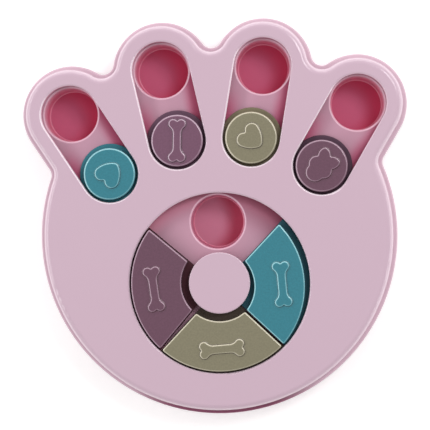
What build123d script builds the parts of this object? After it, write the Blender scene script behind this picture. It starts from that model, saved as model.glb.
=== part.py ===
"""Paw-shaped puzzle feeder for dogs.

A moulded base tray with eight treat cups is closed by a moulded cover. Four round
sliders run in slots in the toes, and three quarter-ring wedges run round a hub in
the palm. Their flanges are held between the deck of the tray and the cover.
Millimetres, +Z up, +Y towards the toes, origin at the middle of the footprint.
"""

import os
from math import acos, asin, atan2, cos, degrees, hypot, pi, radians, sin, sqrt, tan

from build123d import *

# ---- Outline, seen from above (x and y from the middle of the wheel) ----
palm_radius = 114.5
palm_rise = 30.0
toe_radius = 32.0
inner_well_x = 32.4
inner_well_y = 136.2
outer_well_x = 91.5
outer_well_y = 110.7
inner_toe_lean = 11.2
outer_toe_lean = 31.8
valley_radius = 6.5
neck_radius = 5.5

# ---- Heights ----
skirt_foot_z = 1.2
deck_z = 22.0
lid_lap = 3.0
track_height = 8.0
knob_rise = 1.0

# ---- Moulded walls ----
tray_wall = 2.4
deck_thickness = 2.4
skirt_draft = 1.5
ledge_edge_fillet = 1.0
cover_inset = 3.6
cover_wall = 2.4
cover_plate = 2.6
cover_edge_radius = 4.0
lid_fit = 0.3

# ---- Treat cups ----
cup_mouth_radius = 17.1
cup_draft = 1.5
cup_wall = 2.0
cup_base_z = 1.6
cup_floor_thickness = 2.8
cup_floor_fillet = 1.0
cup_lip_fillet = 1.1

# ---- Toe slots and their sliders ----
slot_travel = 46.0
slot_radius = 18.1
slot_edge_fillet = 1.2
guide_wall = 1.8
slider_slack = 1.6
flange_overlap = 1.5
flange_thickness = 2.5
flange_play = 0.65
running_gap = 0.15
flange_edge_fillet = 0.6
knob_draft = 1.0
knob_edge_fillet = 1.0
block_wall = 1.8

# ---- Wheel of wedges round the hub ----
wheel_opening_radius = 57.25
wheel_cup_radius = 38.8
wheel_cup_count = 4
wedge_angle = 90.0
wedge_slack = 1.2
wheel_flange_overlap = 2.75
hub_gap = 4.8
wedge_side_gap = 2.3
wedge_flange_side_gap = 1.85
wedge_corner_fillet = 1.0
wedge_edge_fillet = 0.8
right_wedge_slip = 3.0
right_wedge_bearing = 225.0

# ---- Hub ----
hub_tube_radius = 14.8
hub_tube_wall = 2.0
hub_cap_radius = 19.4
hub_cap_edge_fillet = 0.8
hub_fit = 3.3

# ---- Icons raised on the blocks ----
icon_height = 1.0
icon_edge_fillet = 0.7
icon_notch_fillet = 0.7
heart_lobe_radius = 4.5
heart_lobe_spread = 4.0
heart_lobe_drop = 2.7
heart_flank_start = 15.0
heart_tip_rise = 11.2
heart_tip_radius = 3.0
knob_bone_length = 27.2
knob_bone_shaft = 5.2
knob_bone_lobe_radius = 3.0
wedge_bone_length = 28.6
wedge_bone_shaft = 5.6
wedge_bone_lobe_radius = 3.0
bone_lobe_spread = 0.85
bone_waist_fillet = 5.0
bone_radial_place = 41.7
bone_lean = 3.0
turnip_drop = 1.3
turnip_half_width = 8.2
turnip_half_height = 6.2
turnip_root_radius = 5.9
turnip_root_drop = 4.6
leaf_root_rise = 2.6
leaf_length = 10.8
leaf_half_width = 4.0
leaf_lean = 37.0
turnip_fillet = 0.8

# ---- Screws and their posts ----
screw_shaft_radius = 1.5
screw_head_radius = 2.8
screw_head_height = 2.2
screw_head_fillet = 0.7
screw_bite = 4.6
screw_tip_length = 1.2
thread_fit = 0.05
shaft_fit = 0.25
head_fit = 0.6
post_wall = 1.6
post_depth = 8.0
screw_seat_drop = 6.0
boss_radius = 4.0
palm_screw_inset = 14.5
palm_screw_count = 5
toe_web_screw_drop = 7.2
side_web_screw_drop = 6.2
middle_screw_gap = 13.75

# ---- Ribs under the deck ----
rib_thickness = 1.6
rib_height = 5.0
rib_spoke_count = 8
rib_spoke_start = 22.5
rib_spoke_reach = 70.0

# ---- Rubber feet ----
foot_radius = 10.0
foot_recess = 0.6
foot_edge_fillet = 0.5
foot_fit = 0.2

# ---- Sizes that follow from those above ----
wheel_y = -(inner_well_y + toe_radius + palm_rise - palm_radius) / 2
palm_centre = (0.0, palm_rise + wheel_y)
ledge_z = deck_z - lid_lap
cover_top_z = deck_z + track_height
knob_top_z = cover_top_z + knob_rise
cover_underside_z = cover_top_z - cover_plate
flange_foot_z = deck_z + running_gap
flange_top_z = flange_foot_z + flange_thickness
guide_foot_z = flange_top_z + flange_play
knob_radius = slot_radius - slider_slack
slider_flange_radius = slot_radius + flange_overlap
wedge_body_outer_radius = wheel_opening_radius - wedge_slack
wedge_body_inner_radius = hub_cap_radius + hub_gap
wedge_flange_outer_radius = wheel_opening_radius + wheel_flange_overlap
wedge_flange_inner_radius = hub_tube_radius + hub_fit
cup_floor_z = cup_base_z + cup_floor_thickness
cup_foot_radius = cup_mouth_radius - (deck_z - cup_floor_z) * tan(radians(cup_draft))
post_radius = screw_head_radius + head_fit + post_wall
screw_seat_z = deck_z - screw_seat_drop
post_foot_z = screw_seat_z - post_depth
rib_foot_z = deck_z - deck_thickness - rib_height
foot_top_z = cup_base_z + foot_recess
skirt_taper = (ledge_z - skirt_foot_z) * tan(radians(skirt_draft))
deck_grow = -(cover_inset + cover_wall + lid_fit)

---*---

Write the data from above out again, exactly.

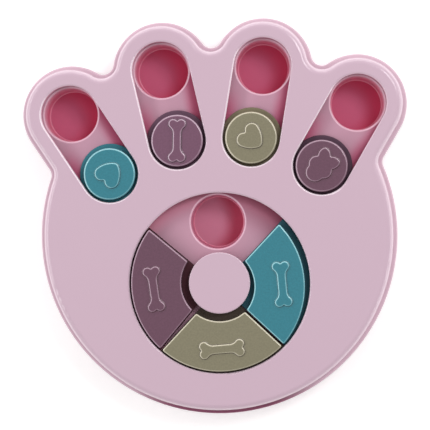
What build123d script builds the parts of this object? After it, write the Blender scene script behind this picture. It starts from that model, saved as model.glb.
=== part.py ===
"""Paw-shaped puzzle feeder for dogs.

A moulded base tray with eight treat cups is closed by a moulded cover. Four round
sliders run in slots in the toes, and three quarter-ring wedges run round a hub in
the palm. Their flanges are held between the deck of the tray and the cover.
Millimetres, +Z up, +Y towards the toes, origin at the middle of the footprint.
"""

import os
from math import acos, asin, atan2, cos, degrees, hypot, pi, radians, sin, sqrt, tan

from build123d import *

# ---- Outline, seen from above (x and y from the middle of the wheel) ----
palm_radius = 114.5
palm_rise = 30.0
toe_radius = 32.0
inner_well_x = 32.4
inner_well_y = 136.2
outer_well_x = 91.5
outer_well_y = 110.7
inner_toe_lean = 11.2
outer_toe_lean = 31.8
valley_radius = 6.5
neck_radius = 5.5

# ---- Heights ----
skirt_foot_z = 1.2
deck_z = 22.0
lid_lap = 3.0
track_height = 8.0
knob_rise = 1.0

# ---- Moulded walls ----
tray_wall = 2.4
deck_thickness = 2.4
skirt_draft = 1.5
ledge_edge_fillet = 1.0
cover_inset = 3.6
cover_wall = 2.4
cover_plate = 2.6
cover_edge_radius = 4.0
lid_fit = 0.3

# ---- Treat cups ----
cup_mouth_radius = 17.1
cup_draft = 1.5
cup_wall = 2.0
cup_base_z = 1.6
cup_floor_thickness = 2.8
cup_floor_fillet = 1.0
cup_lip_fillet = 1.1

# ---- Toe slots and their sliders ----
slot_travel = 46.0
slot_radius = 18.1
slot_edge_fillet = 1.2
guide_wall = 1.8
slider_slack = 1.6
flange_overlap = 1.5
flange_thickness = 2.5
flange_play = 0.65
running_gap = 0.15
flange_edge_fillet = 0.6
knob_draft = 1.0
knob_edge_fillet = 1.0
block_wall = 1.8

# ---- Wheel of wedges round the hub ----
wheel_opening_radius = 57.25
wheel_cup_radius = 38.8
wheel_cup_count = 4
wedge_angle = 90.0
wedge_slack = 1.2
wheel_flange_overlap = 2.75
hub_gap = 4.8
wedge_side_gap = 2.3
wedge_flange_side_gap = 1.85
wedge_corner_fillet = 1.0
wedge_edge_fillet = 0.8
right_wedge_slip = 3.0
right_wedge_bearing = 225.0

# ---- Hub ----
hub_tube_radius = 14.8
hub_tube_wall = 2.0
hub_cap_radius = 19.4
hub_cap_edge_fillet = 0.8
hub_fit = 3.3

# ---- Icons raised on the blocks ----
icon_height = 1.0
icon_edge_fillet = 0.7
icon_notch_fillet = 0.7
heart_lobe_radius = 4.5
heart_lobe_spread = 4.0
heart_lobe_drop = 2.7
heart_flank_start = 15.0
heart_tip_rise = 11.2
heart_tip_radius = 3.0
knob_bone_length = 27.2
knob_bone_shaft = 5.2
knob_bone_lobe_radius = 3.0
wedge_bone_length = 28.6
wedge_bone_shaft = 5.6
wedge_bone_lobe_radius = 3.0
bone_lobe_spread = 0.85
bone_waist_fillet = 5.0
bone_radial_place = 41.7
bone_lean = 3.0
turnip_drop = 1.3
turnip_half_width = 8.2
turnip_half_height = 6.2
turnip_root_radius = 5.9
turnip_root_drop = 4.6
leaf_root_rise = 2.6
leaf_length = 10.8
leaf_half_width = 4.0
leaf_lean = 37.0
turnip_fillet = 0.8

# ---- Screws and their posts ----
screw_shaft_radius = 1.5
screw_head_radius = 2.8
screw_head_height = 2.2
screw_head_fillet = 0.7
screw_bite = 4.6
screw_tip_length = 1.2
thread_fit = 0.05
shaft_fit = 0.25
head_fit = 0.6
post_wall = 1.6
post_depth = 8.0
screw_seat_drop = 6.0
boss_radius = 4.0
palm_screw_inset = 14.5
palm_screw_count = 5
toe_web_screw_drop = 7.2
side_web_screw_drop = 6.2
middle_screw_gap = 13.75

# ---- Ribs under the deck ----
rib_thickness = 1.6
rib_height = 5.0
rib_spoke_count = 8
rib_spoke_start = 22.5
rib_spoke_reach = 70.0

# ---- Rubber feet ----
foot_radius = 10.0
foot_recess = 0.6
foot_edge_fillet = 0.5
foot_fit = 0.2

# ---- Sizes that follow from those above ----
wheel_y = -(inner_well_y + toe_radius + palm_rise - palm_radius) / 2
palm_centre = (0.0, palm_rise + wheel_y)
ledge_z = deck_z - lid_lap
cover_top_z = deck_z + track_height
knob_top_z = cover_top_z + knob_rise
cover_underside_z = cover_top_z - cover_plate
flange_foot_z = deck_z + running_gap
flange_top_z = flange_foot_z + flange_thickness
guide_foot_z = flange_top_z + flange_play
knob_radius = slot_radius - slider_slack
slider_flange_radius = slot_radius + flange_overlap
wedge_body_outer_radius = wheel_opening_radius - wedge_slack
wedge_body_inner_radius = hub_cap_radius + hub_gap
wedge_flange_outer_radius = wheel_opening_radius + wheel_flange_overlap
wedge_flange_inner_radius = hub_tube_radius + hub_fit
cup_floor_z = cup_base_z + cup_floor_thickness
cup_foot_radius = cup_mouth_radius - (deck_z - cup_floor_z) * tan(radians(cup_draft))
post_radius = screw_head_radius + head_fit + post_wall
screw_seat_z = deck_z - screw_seat_drop
post_foot_z = screw_seat_z - post_depth
rib_foot_z = deck_z - deck_thickness - rib_height
foot_top_z = cup_base_z + foot_recess
skirt_taper = (ledge_z - skirt_foot_z) * tan(radians(skirt_draft))
deck_grow = -(cover_inset + cover_wall + lid_fit)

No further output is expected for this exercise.